* Start RECORDS SHOWN *

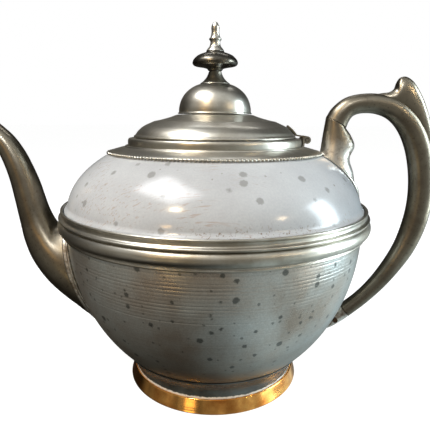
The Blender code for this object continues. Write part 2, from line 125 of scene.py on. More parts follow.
# Furniture and doorways: soft upright bands, lighter and darker, as a noise drawn out along the height.
drawn = add(air, "Mapping", {"Vector": direction, "Scale": (2.4, 2.4, 0.40)})["Vector"]
furniture = add(air, "TexNoise", {"Vector": drawn, "Scale": 1.9, "Detail": 2.0})["Fac"]
furniture = add(air, "MapRange", {"Value": furniture, "From Min": 0.36, "From Max": 0.64, "To Min": 0.40,
                                  "To Max": 1.62})["Result"]
room = add(air, "VectorMath", {0: room, "Scale": furniture}, operation="SCALE")[0]
sees = add(air, "LightPath", {})["Is Camera Ray"]
backdrop = add(air, "MixRGB", {"Fac": sees, "Color1": room, "Color2": (1, 1, 1, 1)})["Color"]
glow = add(air, "Background", {"Color": backdrop, "Strength": 1.0})["Background"]
add(air, "OutputWorld", {"Surface": glow})

# The table is matt and nearly white. It throws no light on the pot and isn't mirrored in the polished metal.
TABLE_HALF = 12.0
TABLE_Z = -0.0002
table_mesh = bpy.data.meshes.new("table_top")
table_corners = [(x * TABLE_HALF, y * TABLE_HALF, TABLE_Z) for x, y in ((-1, -1), (1, -1), (1, 1), (-1, 1))]
table_mesh.from_pydata(table_corners, [], [(0, 1, 2, 3)])
table_top = bpy.data.objects.new("table_top", table_mesh)
bpy.context.scene.collection.objects.link(table_top)
table_paint = bpy.data.materials.new("matt_white_paint")
table_paint.use_nodes = True
paint_shader = table_paint.node_tree.nodes["Principled BSDF"]
paint_shader.inputs["Base Color"].default_value = linear("8C8C8C")
paint_shader.inputs["Roughness"].default_value = 0.9
paint_shader.inputs["Emission Color"].default_value = linear("FFFFFF")
paint_shader.inputs["Emission Strength"].default_value = 0.90
table_mesh.materials.append(table_paint)
table_top.visible_glossy = False
table_top.visible_diffuse = False
table_top.visible_shadow = False

lens = bpy.data.cameras.new("camera")
lens.lens = 36.83
lens.sensor_width = 36.0
lens.shift_x, lens.shift_y = 0.0012, 0.0257
lens.clip_start = 0.01
camera = bpy.data.objects.new("camera", lens)
camera.location = (0.0002, -0.2655, 0.1593)
camera.rotation_mode = "XYZ"
LOOK_DOWN, LOOK_ROLL = math.radians(13.59), math.radians(0.37)
tilt = Matrix.Rotation(math.pi / 2 - LOOK_DOWN, 4, "X")
camera.rotation_euler = (tilt @ Matrix.Rotation(LOOK_ROLL, 4, "Z")).to_euler()
bpy.context.scene.collection.objects.link(camera)
bpy.context.scene.camera = camera
bpy.context.scene.view_settings.view_transform = "Standard"


# ---------------------------------------- lower bowl
# One spun sheet-iron bowl, dipped in slate grey enamel that has gone satin with use. A dozen fine rings were
# turned into it below the band, and dark round specks came up in the firing.

SHEET = 1.2
bowl_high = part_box("lower_bowl")[1] / MM
BOWL_RADIUS, BOWL_TOP = bowl_high.x, bowl_high.z
BOWL_WIDEST_Z = 97.0
BOWL_DEPTH = 99.0
RING_PITCH = 1.85
RING_LOW, RING_HIGH = 69.5, 94.0
RING_DEPTH = 0.085
SHARPEST_SMOOTH = math.radians(55)  # folds above this stay crisp


def skin(name, grid, closed):
    """A mesh over a grid of points (rows, columns, xyz) in mm. Each row is a ring, and the last row joins the
    first where closed is true; else the first and last rows are points. The sign of the volume that the faces
    hold turns them outwards."""
    rows, columns = grid.shape[:2]
    index = np.arange(rows * columns).reshape(rows, columns)
    if closed:
        index = np.vstack([index, index[:1]])
    beside = np.roll(index, -1, axis=1)
    faces = np.stack([index[:-1], beside[:-1], beside[1:], index[1:]], axis=-1).reshape(-1, 4)
    points = grid.reshape(-1, 3) * MM
    a, b, c, d = (points[faces[:, k]] for k in range(4))
    volume = (a * (np.cross(b, c) + np.cross(c, d))).sum()
    mesh = bpy.data.meshes.new(name)
    mesh.from_pydata(points.tolist(), [], (faces if volume > 0 else faces[:, ::-1]).tolist())
    welded = bmesh.new()
    welded.from_mesh(mesh)
    bmesh.ops.remove_doubles(welded, verts=welded.verts, dist=1e-6)
    bmesh.ops.dissolve_degenerate(welded, edges=welded.edges, dist=1e-7)
    welded.to_mesh(mesh)
    welded.free()
    mesh.shade_smooth()
    mesh.set_sharp_from_angle(angle=SHARPEST_SMOOTH)
    obj = bpy.data.objects.new(name, mesh)
    bpy.context.scene.collection.objects.link(obj)
    return obj


def turned(name, outline, around=224):
    """An outline of (radius, height) in mm spun round the pot's axis: x = r cos t, y = r sin t, z = height.
    An outline that starts and ends on the axis is open there, and any other closes on itself."""
    outline = np.array(outline, float)
    turn = 2 * np.pi * np.arange(around) / around
    r, z = outline[:, :1], outline[:, 1:2]
    grid = np.stack([r * np.cos(turn), r * np.sin(turn), z + 0 * turn], axis=-1)
    return skin(name, grid, closed=outline[0, 0] > 0)


def bowl_radius(z):
    """Outside radius of the bowl: an ellipse below its widest height, and straight above."""
    below = np.maximum(BOWL_WIDEST_Z - z, 0)
    return BOWL_RADIUS * np.sqrt(1 - (below / BOWL_DEPTH) ** 2)


def ring_groove(z):
    """Depth of the turned rings at height z: narrow valleys a pitch apart, as a cosine to the power six, each
    with its own depth from a sine of its number."""
    count = (z - RING_LOW) / RING_PITCH
    shape = np.cos(np.pi * (count - np.round(count))) ** 6
    own_depth = 0.62 + 0.38 * np.sin(5.1 * np.round(count))
    return RING_DEPTH * shape * own_depth * ((z > RING_LOW - 1) & (z < RING_HIGH))


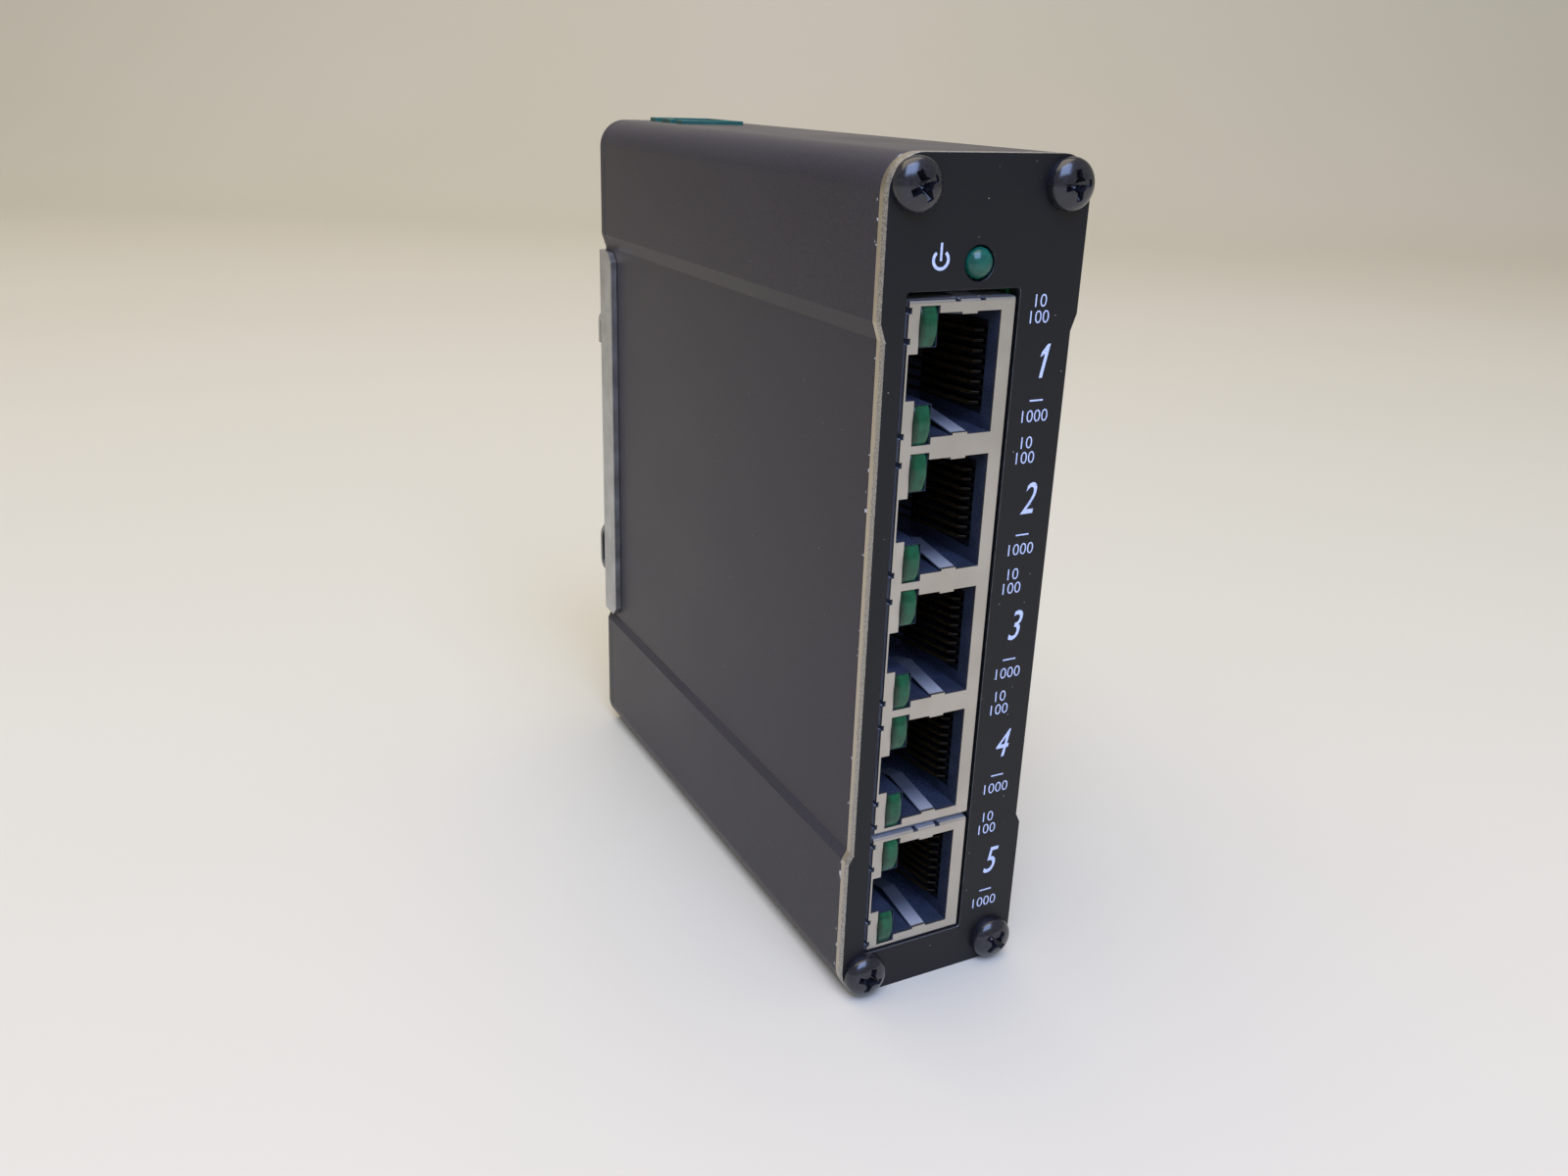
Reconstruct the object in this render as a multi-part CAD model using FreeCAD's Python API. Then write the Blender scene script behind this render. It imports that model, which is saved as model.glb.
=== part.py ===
import FreeCAD, Part
import math
import os

# Five-port Ethernet switch for a 35 mm DIN rail, standing on its bottom end.
# Millimetres. +X is to the right seen from the ports, +Y runs from the ports
# back to the rail, +Z is up. The origin is the middle of the whole object's
# footprint, at the height of the case's bottom.

# case: an extruded sleeve closed by a plate at each end
case_width = 22.3
case_height = 89.2
case_depth = 74.8            # front plate's face to rear plate's face
case_wall = 1.6
corner_radius = 3.5
neck_inset = 0.58            # how far the waist lies inside the wide ends
upper_wide = 14.8            # height of the wide end at the top
upper_bevel = 1.7
lower_wide = 17.3            # height of the wide end at the bottom
lower_bevel = 1.1
plate_thickness = 1.56
seam = 0.02                  # gap left between clamped faces

# plate screws, into channels in the sleeve's corners
screw_inset = 2.75           # screw centre from each edge of the outline
screw_diameter = 2.5
screw_length = 9.0
screw_head_diameter = 5.0
screw_head_height = 1.8
head_rounding = 0.75         # share of a pan head's height that is rounded off
screw_clearance = 0.1
flat_head_diameter = 4.2     # countersunk screws of the rear plate
flat_head_height = 1.1
boss_radius = 2.4

# circuit board, upright in guide ribs along the sleeve
board_offset = 15.0          # left edge of the case to the board's near face
board_thickness = 1.6
board_clearance = 0.12
board_end_gap = 0.4          # board's end to each plate
guide_width = 1.1
guide_height = 1.5

# modular jacks, lying on their side with the contacts by the board
jack_proud = 0.23            # jack's face behind the front plate's face
jack_height = 11.9           # from the board to the far side of the shield
jack_depth = 16.6
port_pitch = 13.97
ganged_ports = 4
first_port_height = 69.2     # centre of port 1 above the bottom
single_jack_drop = 56.75     # centre of port 1 to centre of port 5
jack_margin = 7.15           # outer port centre to the jack's end
contact_wall = 1.62          # board to the contact side of the socket
socket_height = 6.93
socket_width = 11.8
socket_depth = 13.0

# the jacks' moulded bodies
housing_gap = 0.05           # between a shield and the body in it
led_window_depth = 2.15
led_window_half = 6.59
latch_slot_half = 2.2
latch_slot_depth = 7.5
latch_way_half = 2.7
latch_way_depth = 9.5
peg_diameter = 1.5
peg_proud = 0.9              # peg's end past the board
peg_place = 8.9              # behind the jack's face
peg_spread = 5.72            # each side of a port's centre

# the jacks' shields
shield_sheet = 0.2
shield_bend = 0.35           # outside radius of the folds round the jack's face
shield_board_gap = 0.1
tail_gap = 0.8               # height of the opening over the contacts' tails
tail_gap_margin = 1.0        # jack's end to that opening
tab_places = (5.0, 12.5)     # board tabs, behind the jack's face
tab_width = 1.2
tab_root = 0.3
tab_proud = 1.2              # tab's end past the board
tab_slot_gap = 0.15
finger_sheet = 0.15
finger_offset = 9.8          # left edge of the case to the finger's middle
socket_finger_width = 1.7
socket_finger_root = 0.5     # how far it reaches over the face past the socket's wall
socket_finger_places = (6.8, 9.6)          # crest and tip behind the jack's face
socket_finger_heights = (0.15, 1.15, 0.35)  # root, crest and tip off the socket's wall
outer_finger_width = 2.3
outer_finger_bow = 0.28
outer_finger_places = (0.4, 2.8, 6.4)      # root, crest and end behind the jack's face
end_finger_offset = 4.8      # outer port centre to the side finger at a jack's end
relief_width = 0.6           # notches that free an outer finger's root
relief_depth = 1.0
relief_spread = 1.4          # from an outer finger's middle to each notch
vent_places = (8.0, 12.0)    # slits beside the stiffening strip, behind the jack's face
vent_spread = (1.9, 2.4)     # near and far edge of a slit from the port's centre

# contacts of a port and the comb that holds them
contact_count = 8
contact_pitch = 1.02
contact_width = 0.4
contact_sheet = 0.3
contact_depth = 0.6          # wire's line inside the comb, beyond the socket's wall
contact_bend = 0.5
contact_crest = 0.75         # top of the wire's front bend inside the socket's wall
contact_rise = 2.6           # how far the free end stands into the socket
contact_end_gap = 0.5        # free end to the socket's floor
contact_tail_bends = (1.0, 1.6)  # end and start of the step down to the board, ahead of the rear
comb_half_width = 4.6
comb_thickness = 1.5
comb_slot = 0.62
comb_slot_depth = 1.0
comb_front = 1.9             # behind the jack's face
comb_rear = 14.4
tail_reach = 0.9             # solder tail past the jack's rear

# port lamps, two to a port beside the latch's slot
lamp_width = 2.0
lamp_length = 3.75
lamp_depth = 6.0
lamp_proud = 0.3
lamp_nose = 0.9              # rounding of the lamp's nose
lamp_gap = 0.05

# front plate's openings
cutout_left = 2.58           # from the left edge of the case
cutout_right = 15.25
cutout_bottom = 5.2
cutout_top = 77.1
cutout_corner = 0.4

# power lamp and the block that carries it
power_lamp_offset = 10.3     # from the left edge of the case
power_lamp_height = 79.5
power_lamp_diameter = 3.0
power_lamp_clearance = 0.15
power_lamp_proud = 0.75
power_lamp_rounding = 1.3
power_lamp_seat = 0.3        # plate to the lamp's flange
power_lamp_flange = 0.3
power_lamp_flange_length = 1.0
lead_size = 0.5
lead_spread = 1.27           # each side of the lamp's middle
lead_root = 0.5              # how far a lead starts inside the lamp
lead_depth = 6.2             # from the plate to the board hole's centre
lead_proud = 1.0
lead_hole_radius = 0.45
lead_slot = 0.7
holder_gap = 0.05            # lamp's flange to the holder
holder_length = 6.6
holder_left = 2.2            # from the lamp's middle
holder_above = 2.1
holder_below = 2.3

# power header in the top
pole_count = 2
pole_pitch = 5.08
header_end = 0.45            # wall beyond the outer poles' pitch
header_height = 8.6          # above the board
header_length = 12.0         # along the plug's travel
header_proud = 0.45
header_wall = 0.9
header_pocket = 9.2
header_gap = 0.3
header_back_gap = 0.6        # rear plate to the header
header_notch_half = 0.9      # latching notch of each pole
header_notch_depth = 3.2
header_rib_half = 0.7
header_rib_height = 0.7
header_rib_lead = 1.2        # rib's top below the pocket's mouth
header_base = 0.5            # left solid under the pins' slots
pin_size = 1.0
pin_reach = 4.6              # free length inside the pocket
pin_slot_half = 0.55
pin_elbow = 1.2              # elbow above the header's lower end
pin_proud = 1.2
pin_hole_radius = 0.78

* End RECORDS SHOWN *

#### WRITTEN EXERCISE
From the records above, print exactly the lines that run from the line with "Reconstruct the object" to the line with "seam = 0.02", inclusive.

#### FINAL RESULT
Reconstruct the object in this render as a multi-part CAD model using FreeCAD's Python API. Then write the Blender scene script behind this render. It imports that model, which is saved as model.glb.
=== part.py ===
import FreeCAD, Part
import math
import os

# Five-port Ethernet switch for a 35 mm DIN rail, standing on its bottom end.
# Millimetres. +X is to the right seen from the ports, +Y runs from the ports
# back to the rail, +Z is up. The origin is the middle of the whole object's
# footprint, at the height of the case's bottom.

# case: an extruded sleeve closed by a plate at each end
case_width = 22.3
case_height = 89.2
case_depth = 74.8            # front plate's face to rear plate's face
case_wall = 1.6
corner_radius = 3.5
neck_inset = 0.58            # how far the waist lies inside the wide ends
upper_wide = 14.8            # height of the wide end at the top
upper_bevel = 1.7
lower_wide = 17.3            # height of the wide end at the bottom
lower_bevel = 1.1
plate_thickness = 1.56
seam = 0.02                  # gap left between clamped faces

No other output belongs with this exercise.